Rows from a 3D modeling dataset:
—————

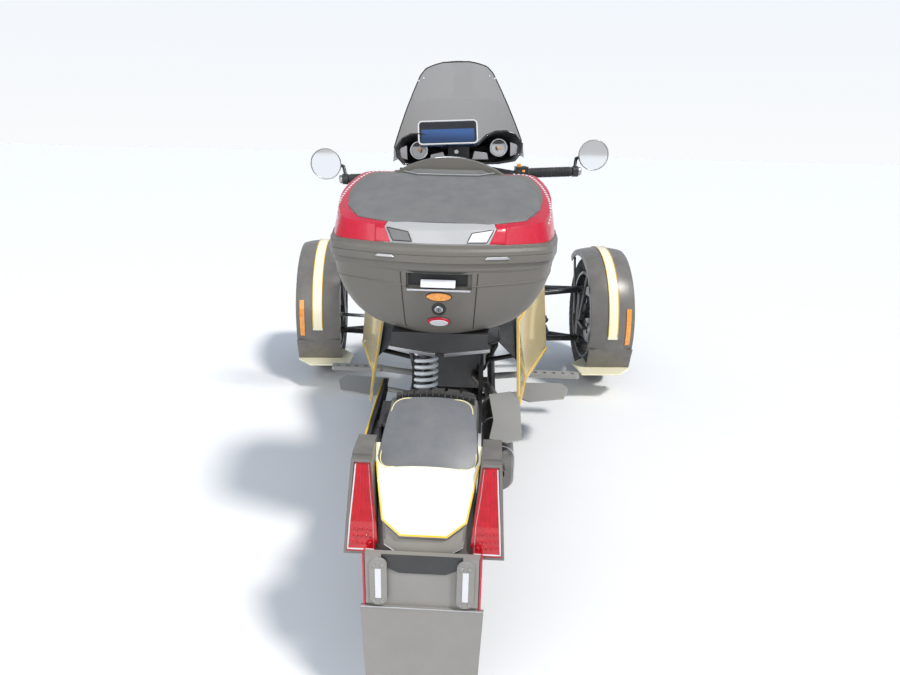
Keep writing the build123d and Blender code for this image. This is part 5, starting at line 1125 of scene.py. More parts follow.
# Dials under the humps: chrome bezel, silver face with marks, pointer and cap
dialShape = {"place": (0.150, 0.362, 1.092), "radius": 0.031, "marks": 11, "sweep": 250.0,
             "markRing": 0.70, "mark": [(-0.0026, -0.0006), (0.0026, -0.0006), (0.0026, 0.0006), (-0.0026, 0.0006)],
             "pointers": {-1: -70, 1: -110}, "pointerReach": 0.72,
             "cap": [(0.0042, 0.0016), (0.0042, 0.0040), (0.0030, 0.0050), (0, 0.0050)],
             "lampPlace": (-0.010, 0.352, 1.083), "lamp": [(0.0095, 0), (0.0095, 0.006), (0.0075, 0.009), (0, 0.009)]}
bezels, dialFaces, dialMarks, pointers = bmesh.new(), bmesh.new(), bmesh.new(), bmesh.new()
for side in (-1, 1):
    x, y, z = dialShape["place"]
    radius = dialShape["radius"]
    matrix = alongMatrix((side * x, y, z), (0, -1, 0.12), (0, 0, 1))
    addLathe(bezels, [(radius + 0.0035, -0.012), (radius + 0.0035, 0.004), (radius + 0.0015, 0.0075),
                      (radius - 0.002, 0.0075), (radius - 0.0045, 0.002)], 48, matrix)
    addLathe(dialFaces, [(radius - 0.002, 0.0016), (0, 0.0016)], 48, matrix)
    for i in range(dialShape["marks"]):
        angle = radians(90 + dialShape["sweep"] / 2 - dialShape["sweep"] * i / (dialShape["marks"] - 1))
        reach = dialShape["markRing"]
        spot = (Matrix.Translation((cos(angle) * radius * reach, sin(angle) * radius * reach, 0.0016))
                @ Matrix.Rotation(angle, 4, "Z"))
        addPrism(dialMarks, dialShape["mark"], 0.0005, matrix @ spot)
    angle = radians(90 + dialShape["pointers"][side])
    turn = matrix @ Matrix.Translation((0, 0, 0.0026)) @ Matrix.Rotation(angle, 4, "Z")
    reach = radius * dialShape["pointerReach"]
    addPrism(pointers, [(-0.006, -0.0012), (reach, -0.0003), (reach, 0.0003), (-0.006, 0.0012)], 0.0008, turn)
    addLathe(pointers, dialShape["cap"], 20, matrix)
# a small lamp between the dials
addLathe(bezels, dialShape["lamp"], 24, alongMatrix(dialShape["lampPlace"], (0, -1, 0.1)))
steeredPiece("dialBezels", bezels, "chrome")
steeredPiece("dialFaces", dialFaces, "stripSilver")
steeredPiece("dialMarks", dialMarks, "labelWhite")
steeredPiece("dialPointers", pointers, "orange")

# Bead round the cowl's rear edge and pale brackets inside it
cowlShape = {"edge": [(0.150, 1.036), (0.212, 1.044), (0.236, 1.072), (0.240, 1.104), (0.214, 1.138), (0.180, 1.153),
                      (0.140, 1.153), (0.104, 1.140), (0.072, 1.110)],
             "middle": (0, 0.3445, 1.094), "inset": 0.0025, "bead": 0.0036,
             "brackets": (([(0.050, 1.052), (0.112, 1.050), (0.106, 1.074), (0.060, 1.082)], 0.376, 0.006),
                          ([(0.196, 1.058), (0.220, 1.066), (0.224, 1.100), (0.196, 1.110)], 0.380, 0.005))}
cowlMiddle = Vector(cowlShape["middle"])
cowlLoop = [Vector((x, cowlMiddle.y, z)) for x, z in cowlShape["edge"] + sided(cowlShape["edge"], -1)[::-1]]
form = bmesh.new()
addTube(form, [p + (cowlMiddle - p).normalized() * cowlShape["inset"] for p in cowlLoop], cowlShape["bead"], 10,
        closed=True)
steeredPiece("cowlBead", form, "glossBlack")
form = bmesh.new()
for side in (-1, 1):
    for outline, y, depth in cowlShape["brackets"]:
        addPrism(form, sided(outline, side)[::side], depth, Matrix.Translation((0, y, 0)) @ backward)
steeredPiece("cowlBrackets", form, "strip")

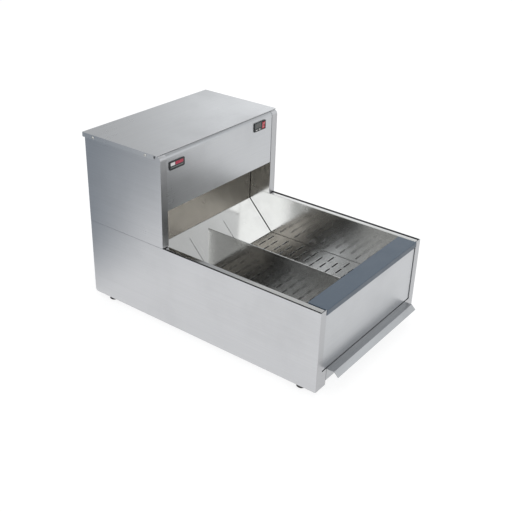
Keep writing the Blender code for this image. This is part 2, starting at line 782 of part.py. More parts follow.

—————

What do the records say? Quote them all exactly.

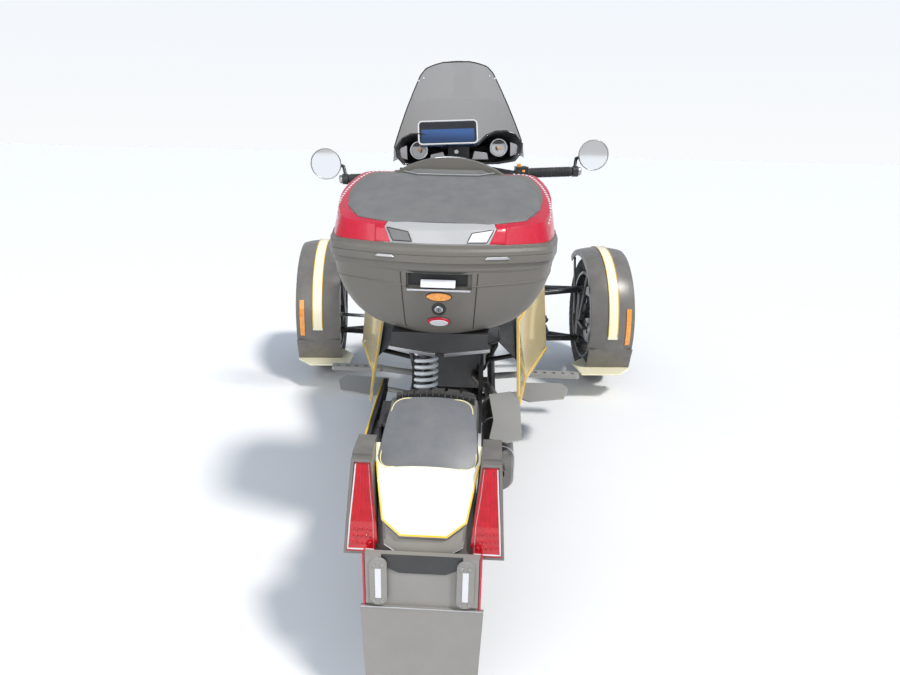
Keep writing the build123d and Blender code for this image. This is part 5, starting at line 1125 of scene.py. More parts follow.
# Dials under the humps: chrome bezel, silver face with marks, pointer and cap
dialShape = {"place": (0.150, 0.362, 1.092), "radius": 0.031, "marks": 11, "sweep": 250.0,
             "markRing": 0.70, "mark": [(-0.0026, -0.0006), (0.0026, -0.0006), (0.0026, 0.0006), (-0.0026, 0.0006)],
             "pointers": {-1: -70, 1: -110}, "pointerReach": 0.72,
             "cap": [(0.0042, 0.0016), (0.0042, 0.0040), (0.0030, 0.0050), (0, 0.0050)],
             "lampPlace": (-0.010, 0.352, 1.083), "lamp": [(0.0095, 0), (0.0095, 0.006), (0.0075, 0.009), (0, 0.009)]}
bezels, dialFaces, dialMarks, pointers = bmesh.new(), bmesh.new(), bmesh.new(), bmesh.new()
for side in (-1, 1):
    x, y, z = dialShape["place"]
    radius = dialShape["radius"]
    matrix = alongMatrix((side * x, y, z), (0, -1, 0.12), (0, 0, 1))
    addLathe(bezels, [(radius + 0.0035, -0.012), (radius + 0.0035, 0.004), (radius + 0.0015, 0.0075),
                      (radius - 0.002, 0.0075), (radius - 0.0045, 0.002)], 48, matrix)
    addLathe(dialFaces, [(radius - 0.002, 0.0016), (0, 0.0016)], 48, matrix)
    for i in range(dialShape["marks"]):
        angle = radians(90 + dialShape["sweep"] / 2 - dialShape["sweep"] * i / (dialShape["marks"] - 1))
        reach = dialShape["markRing"]
        spot = (Matrix.Translation((cos(angle) * radius * reach, sin(angle) * radius * reach, 0.0016))
                @ Matrix.Rotation(angle, 4, "Z"))
        addPrism(dialMarks, dialShape["mark"], 0.0005, matrix @ spot)
    angle = radians(90 + dialShape["pointers"][side])
    turn = matrix @ Matrix.Translation((0, 0, 0.0026)) @ Matrix.Rotation(angle, 4, "Z")
    reach = radius * dialShape["pointerReach"]
    addPrism(pointers, [(-0.006, -0.0012), (reach, -0.0003), (reach, 0.0003), (-0.006, 0.0012)], 0.0008, turn)
    addLathe(pointers, dialShape["cap"], 20, matrix)
# a small lamp between the dials
addLathe(bezels, dialShape["lamp"], 24, alongMatrix(dialShape["lampPlace"], (0, -1, 0.1)))
steeredPiece("dialBezels", bezels, "chrome")
steeredPiece("dialFaces", dialFaces, "stripSilver")
steeredPiece("dialMarks", dialMarks, "labelWhite")
steeredPiece("dialPointers", pointers, "orange")

# Bead round the cowl's rear edge and pale brackets inside it
cowlShape = {"edge": [(0.150, 1.036), (0.212, 1.044), (0.236, 1.072), (0.240, 1.104), (0.214, 1.138), (0.180, 1.153),
                      (0.140, 1.153), (0.104, 1.140), (0.072, 1.110)],
             "middle": (0, 0.3445, 1.094), "inset": 0.0025, "bead": 0.0036,
             "brackets": (([(0.050, 1.052), (0.112, 1.050), (0.106, 1.074), (0.060, 1.082)], 0.376, 0.006),
                          ([(0.196, 1.058), (0.220, 1.066), (0.224, 1.100), (0.196, 1.110)], 0.380, 0.005))}
cowlMiddle = Vector(cowlShape["middle"])
cowlLoop = [Vector((x, cowlMiddle.y, z)) for x, z in cowlShape["edge"] + sided(cowlShape["edge"], -1)[::-1]]
form = bmesh.new()
addTube(form, [p + (cowlMiddle - p).normalized() * cowlShape["inset"] for p in cowlLoop], cowlShape["bead"], 10,
        closed=True)
steeredPiece("cowlBead", form, "glossBlack")
form = bmesh.new()
for side in (-1, 1):
    for outline, y, depth in cowlShape["brackets"]:
        addPrism(form, sided(outline, side)[::side], depth, Matrix.Translation((0, y, 0)) @ backward)
steeredPiece("cowlBrackets", form, "strip")

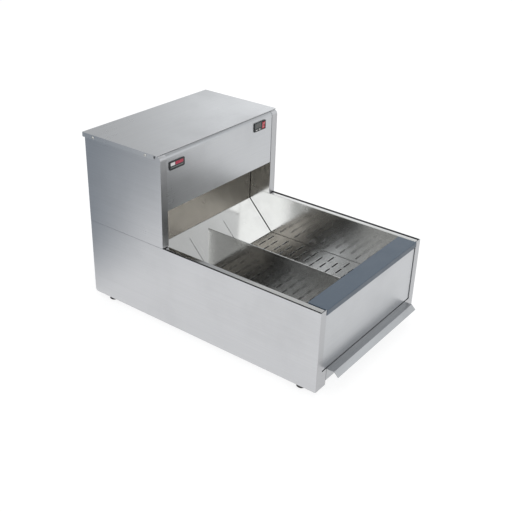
Keep writing the Blender code for this image. This is part 2, starting at line 782 of part.py. More parts follow.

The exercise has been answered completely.